At about this time there probably was not a steamship crossing the Atlantic of the character of the Admiral Pekhard, and with the number and variety of passengers she carried, on which there was not some kind of spy scare. So many dreadful things were happening at sea, and the Germans seemed so far-reaching and ruthless in their plots, that there was little wonder that this should be so.
It would have been the part of wisdom had Captain Hastings kept the matter quiet. Instead, the pompous little skipper had evidently revealed Ruth’s suspicions to the very person most concerned – Miss Lentz.
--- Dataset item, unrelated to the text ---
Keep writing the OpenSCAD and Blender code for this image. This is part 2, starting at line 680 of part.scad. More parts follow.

Through her, word must have been passed to the flaxen-haired man Ruth had seen talking with her, and likewise to the officer, Dykman, who must likewise be in the plot.
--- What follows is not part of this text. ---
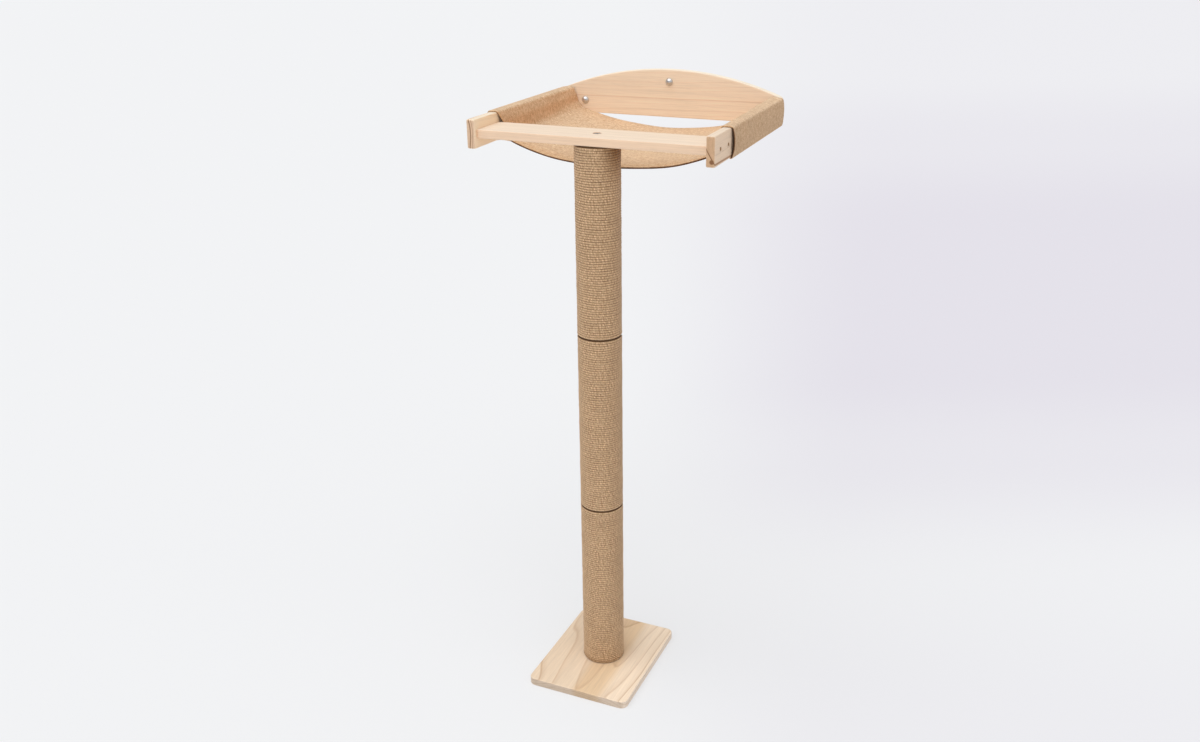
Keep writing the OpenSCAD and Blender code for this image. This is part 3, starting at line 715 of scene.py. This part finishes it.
def sleeve_points(t):
    """Points of the right sleeve: up from the belly, over and round the arm, and back to the seam.
    Each is x, z, how far the front edge lies behind the front of the sleeve there, and how far
    the back edge lies in front of the sleeve's back."""
    rim = rim_x(t)
    seam_x = rim - 2 * MM
    seam_end = seam_x - SEAM_W
    low_x = rim - BELLY_BACK
    places = [
        (low_x, belly_z(low_x, t), 16, 0),
        (rim - 3 * MM, belly_z(rim - 3 * MM, t) + 0.5 * MM, 16, 0),
        (rim + 4 * MM, rim_z(t) + 7 * MM, 16, 0),
        (ARM_IN - mix(10, 16, t) * MM, ARM_Z + mix(22, 26, t) * MM, 13, 1),
        (ARM_IN - mix(8, 12.5, t) * MM, ARM_TOP - mix(17, 12, t) * MM, 10, 2),
        (ARM_IN - mix(4.5, 8.5, t) * MM, ARM_TOP - mix(7, 5, t) * MM, 6, 3),
        (ARM_IN - mix(1, 4, t) * MM, ARM_TOP + mix(0.4, 0.8, t) * MM, 3, 3),
        (ARM_IN + 4 * MM, ARM_TOP + HUG + mix(0.2, 0.8, t) * MM, 1, 3),
        (ARM_OUT - 3.5 * MM, ARM_TOP + HUG + 0.2 * MM, 0, 4),
        (ARM_OUT + 1 * MM, ARM_TOP, 2, 4),
        (ARM_OUT + HUG + mix(1.4, 0.8, t) * MM, ARM_TOP - 7.5 * MM, 3, 1.5),
        (ARM_OUT + bulge(t), ARM_Z + 0.6 * ARM_H, 4, 1),
        (ARM_OUT + max(HUG, bulge(t) - 0.8 * MM), ARM_Z + 0.3 * ARM_H, 4, 1),
        (ARM_OUT + HUG + 0.6 * MM, arm_low(t) + 2.5 * MM, 4, 4),
        (ARM_OUT + CORNER_HUG, arm_low(t) - CORNER_HUG, 4, 7),
        (ARM_OUT - 3.5 * MM, arm_low(t) - HUG - 0.3 * MM, 8, 8),
        (ARM_IN + mix(3, -2, t) * MM, arm_low(t) - HUG - 0.4 * MM, 20, 4),
        (seam_x, belly_z(seam_x, t) - SEAM_DROP - 0.4 * MM, 24, 0),
        (seam_end, belly_z(seam_end, t) - SEAM_DROP, 26, 0),
    ]
    return [(x, z, front * MM, back * MM) for x, z, front, back in places]


def spline(p, share):
    """The smooth line through the points p, with "share" steps from each to the next."""
    p = np.array(p, float)
    line = []
    for i in range(len(p) - 1):
        a, b, c, d = p[max(i - 1, 0)], p[i], p[i + 1], p[min(i + 2, len(p) - 1)]
        for u in np.arange(share) / share:
            curve = u * (2 * a - 5 * b + 4 * c - d + u * (3 * (b - c) + d - a))
            line.append(b + u / 2 * (c - a + curve))
    line.append(p[-1])
    return np.array(line)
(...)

What would be the outcome? If there really was a conspiracy to harm the ship, either on the sea or after she docked at New York, had it been nipped in the bud? Or would it be carried through, whether or no?
There was so little but suspicion to bolster up Ruth Fielding’s belief that she had no foundation upon which to build an actual accusation against Miss Lentz and her associates, whoever they might be.
She felt the weakness of her case. There was, perhaps, some reason for Captain Hastings to doubt her word. But he should not have revealed her private information to the passengers. That not only was unfair to Ruth but made it almost impossible for her to prove her case.
She ate her lunch with the help of the steward, for her Red Cross friend had eaten and gone. When she returned to the open deck she saw Miss Lentz the center of a group of eagerly talking passengers. There were two wounded army officers in the group. They all stared curiously at Ruth Fielding as she passed. Nobody spoke to her. There was evidently being formed a cabal against her among the first cabin passengers.
Not that she particularly cared. There was really nobody she wished to be friendly with, and in ten days or so the ship would reach New York and the incident would be closed. That is, if nothing happened to retard the voyage.